◆ **EXERCISE**
Work through the data line by line, gathering every line that has the word "Continue".

◆ **MATERIAL**
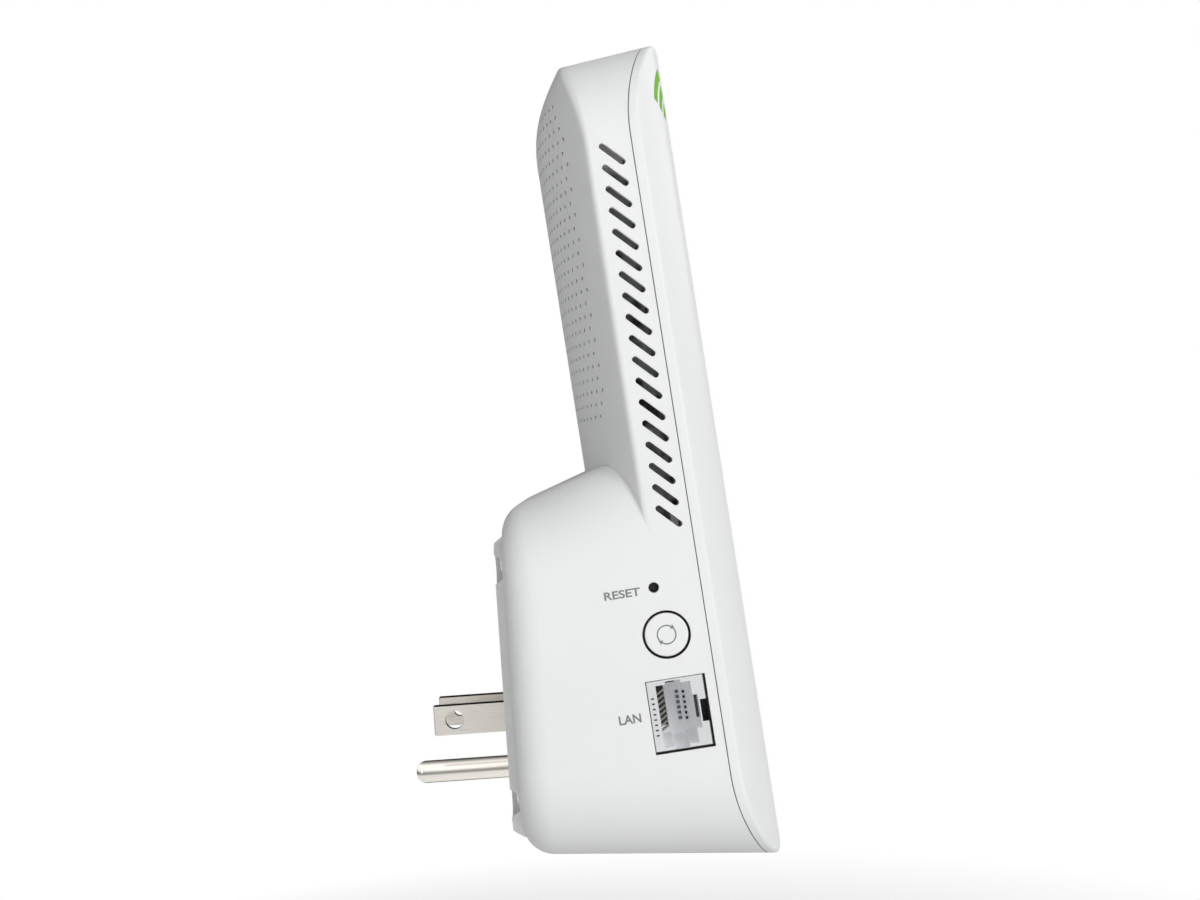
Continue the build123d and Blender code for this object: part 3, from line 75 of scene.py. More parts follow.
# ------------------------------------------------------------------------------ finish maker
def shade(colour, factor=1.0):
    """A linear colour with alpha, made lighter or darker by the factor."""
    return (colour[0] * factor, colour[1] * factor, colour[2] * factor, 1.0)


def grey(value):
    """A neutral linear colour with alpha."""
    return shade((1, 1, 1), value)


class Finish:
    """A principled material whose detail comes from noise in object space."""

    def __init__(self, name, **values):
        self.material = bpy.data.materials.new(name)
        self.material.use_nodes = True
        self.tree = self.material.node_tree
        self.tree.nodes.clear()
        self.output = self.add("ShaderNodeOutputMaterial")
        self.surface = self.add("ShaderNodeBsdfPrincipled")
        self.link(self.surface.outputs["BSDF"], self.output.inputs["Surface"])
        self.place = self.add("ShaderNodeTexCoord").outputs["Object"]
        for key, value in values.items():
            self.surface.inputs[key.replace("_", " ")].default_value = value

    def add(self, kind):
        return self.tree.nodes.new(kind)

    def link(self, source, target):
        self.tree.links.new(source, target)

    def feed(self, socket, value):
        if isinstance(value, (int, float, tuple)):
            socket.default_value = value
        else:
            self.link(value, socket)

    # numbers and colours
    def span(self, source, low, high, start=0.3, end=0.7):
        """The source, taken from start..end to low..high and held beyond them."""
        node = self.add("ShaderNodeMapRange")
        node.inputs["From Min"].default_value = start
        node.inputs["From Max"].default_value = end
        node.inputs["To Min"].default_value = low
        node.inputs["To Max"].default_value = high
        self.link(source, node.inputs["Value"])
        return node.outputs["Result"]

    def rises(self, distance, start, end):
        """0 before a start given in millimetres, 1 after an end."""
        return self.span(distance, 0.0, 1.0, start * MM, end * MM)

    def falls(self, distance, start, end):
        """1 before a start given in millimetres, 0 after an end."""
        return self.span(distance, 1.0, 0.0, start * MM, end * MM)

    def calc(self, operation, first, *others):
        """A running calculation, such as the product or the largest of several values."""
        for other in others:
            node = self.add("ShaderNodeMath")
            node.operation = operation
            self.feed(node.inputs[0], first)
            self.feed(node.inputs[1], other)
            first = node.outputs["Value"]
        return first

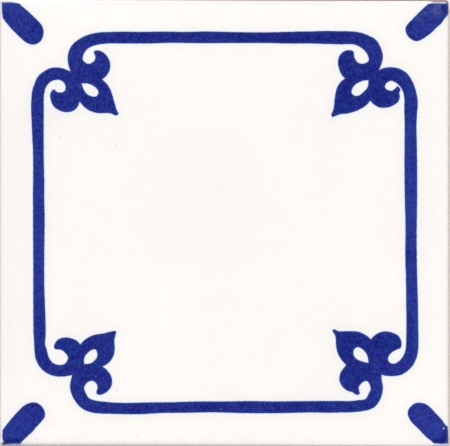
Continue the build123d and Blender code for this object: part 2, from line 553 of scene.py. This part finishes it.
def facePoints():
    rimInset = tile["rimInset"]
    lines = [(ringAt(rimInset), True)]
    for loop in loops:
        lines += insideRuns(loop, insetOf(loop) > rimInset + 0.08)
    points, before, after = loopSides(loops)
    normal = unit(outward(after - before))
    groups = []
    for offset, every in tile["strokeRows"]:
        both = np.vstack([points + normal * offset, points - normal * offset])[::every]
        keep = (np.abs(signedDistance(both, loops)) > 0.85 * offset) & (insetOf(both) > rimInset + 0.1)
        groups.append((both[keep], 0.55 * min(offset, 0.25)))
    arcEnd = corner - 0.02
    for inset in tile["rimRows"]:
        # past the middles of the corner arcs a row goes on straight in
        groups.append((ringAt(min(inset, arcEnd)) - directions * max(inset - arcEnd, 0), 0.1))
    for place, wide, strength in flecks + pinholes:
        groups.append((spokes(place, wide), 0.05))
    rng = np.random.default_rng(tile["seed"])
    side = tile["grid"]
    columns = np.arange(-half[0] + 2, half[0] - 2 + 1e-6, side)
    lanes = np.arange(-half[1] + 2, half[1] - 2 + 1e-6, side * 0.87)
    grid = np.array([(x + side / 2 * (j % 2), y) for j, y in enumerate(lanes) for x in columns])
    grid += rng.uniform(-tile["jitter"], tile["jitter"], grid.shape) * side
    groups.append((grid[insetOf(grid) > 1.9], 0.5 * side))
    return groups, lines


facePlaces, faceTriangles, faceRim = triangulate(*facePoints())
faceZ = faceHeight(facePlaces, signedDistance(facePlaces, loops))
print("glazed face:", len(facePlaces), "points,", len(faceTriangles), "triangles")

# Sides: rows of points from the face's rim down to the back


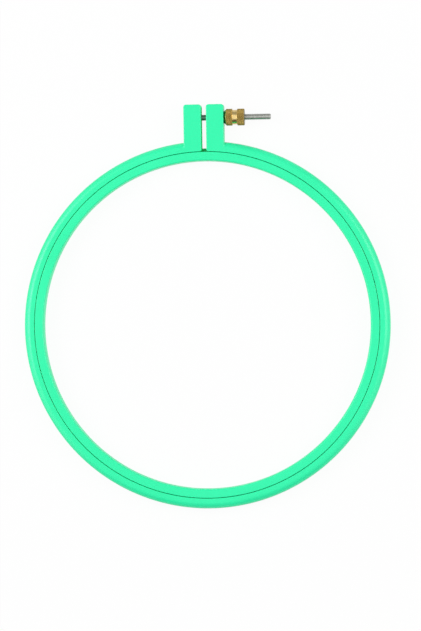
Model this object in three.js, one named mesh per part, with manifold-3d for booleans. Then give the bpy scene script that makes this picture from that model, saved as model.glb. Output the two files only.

◆ **RESULT OF THE EXERCISE**
Continue the build123d and Blender code for this object: part 3, from line 75 of scene.py. More parts follow.
Continue the build123d and Blender code for this object: part 2, from line 553 of scene.py. This part finishes it.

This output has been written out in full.